Coronavirus continues to mutate in battle to combat the pandemic
US research illustrates the complexity of SARS-CoV-2 as the United Nations row simmers over its origins
Research has shown that the Covid-19 virus risks becoming more contagious as it rapidly mutates.
A study in the United States analyzed 5,000 genetic sequences of the pathogen to shed light on why coronavirus cases are rising again in the US.
It found that SARS-CoV-2 could be responding to public health measures, such as social distancing, and mutating to “get around” those procedures.
“Wearing masks, washing our hands, all those things are barriers to transmissibility or contagion, but as the virus becomes more contagious it statistically is better at getting around those barriers,” David Morens, a virologist at the US National Institute of Allergy and Infectious Diseases, said after reviewing the research report.
Moreover, this “may have implications” in the global fight “to control” Covid-19 even when a vaccine is rolled out later this year or in early 2021.
While Morens warned that the white paper should not be “over-interpreted,” the findings tend to mirror an even larger study of 25,000 genomes conducted in the United Kingdom earlier this month.
Death toll
So far, more than 32 million people have been infected worldwide with the death toll from the Covid-19 pandemic hovering close to the one-million mark.
In the US, there have been more than seven million cases while a second wave has engulfed Europe.
“We continue to call on all countries to use every tool at their disposal to suppress transmission and save lives, until and after we have a vaccine,” Tedros Adhanom Ghebreyesus, the director-general of the World Health Organization, said earlier this week.

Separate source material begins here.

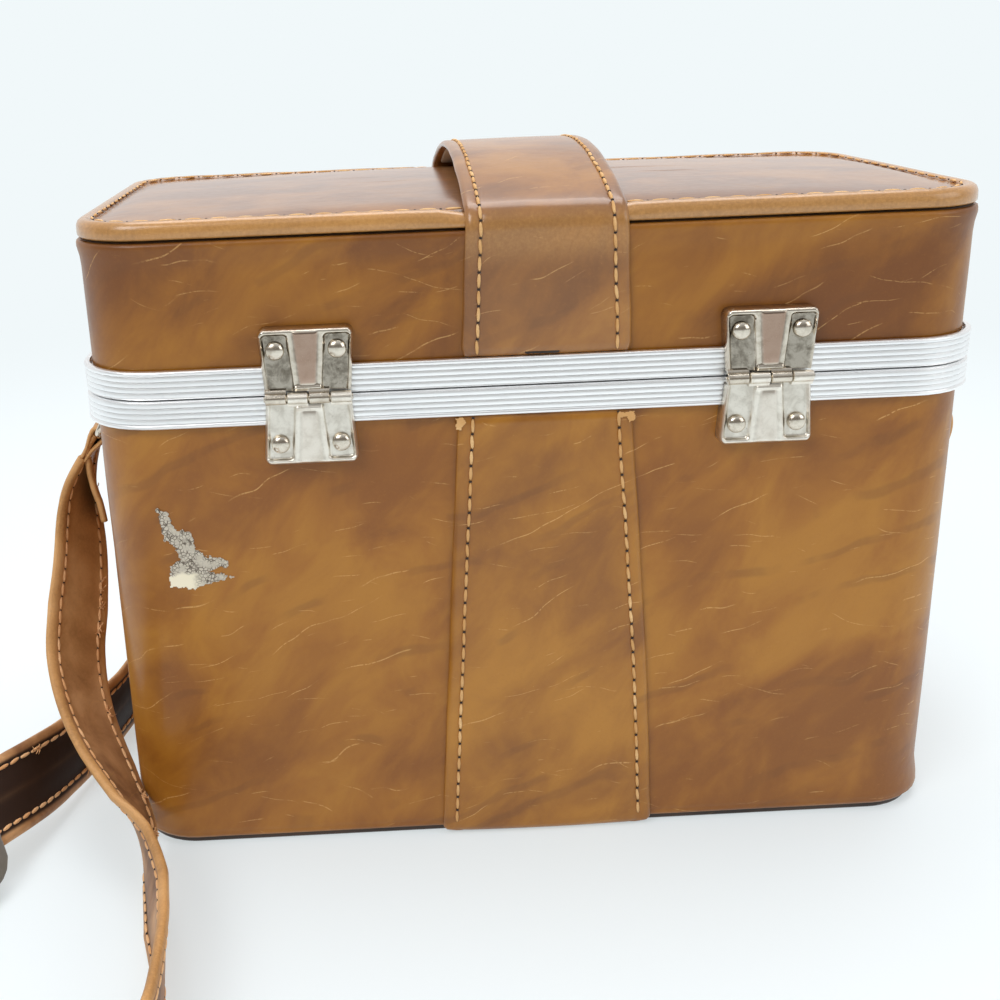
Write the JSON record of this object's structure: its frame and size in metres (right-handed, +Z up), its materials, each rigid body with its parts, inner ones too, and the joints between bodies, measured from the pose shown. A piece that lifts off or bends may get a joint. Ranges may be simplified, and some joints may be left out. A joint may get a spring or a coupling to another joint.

Still, the row continues about the origins and measures taken by China to suppress the coronavirus after it first surfaced in Wuhan at the end of 2019.
Opening a virtual debate at the United Nations on Thursday, Chinese Foreign Minister Wang Yi took a swipe at the US when he stressed the importance of “multilateralism” in tackling Covid-19.
“In such a challenging moment, major countries are even more duty-bound to put the future of humankind first, discard Cold War mentality and ideological bias and come together in the spirit of partnership to tide over the difficulties,” he said.
Scattergun speech
Responding to Wang’s statement, US Ambassador to the UN Kelly Craft came out verbally slugging.
“Shame on you. I am astonished and disgusted by the content of today’s discussion,” she said as reported by the Associated Press news agency.
Craft then went on to quote President Donald Trump’s scattergun speech on Tuesday to celebrate the 75th anniversary of the the founding of the UN.
“We must hold accountable the nation which unleashed this plague onto the world: China,” she reiterated, referring to Trump’s address.
In the meantime, the silent enemy known as SARS-CoV-2 continues to claim lives across the planet in waves of mutating destruction.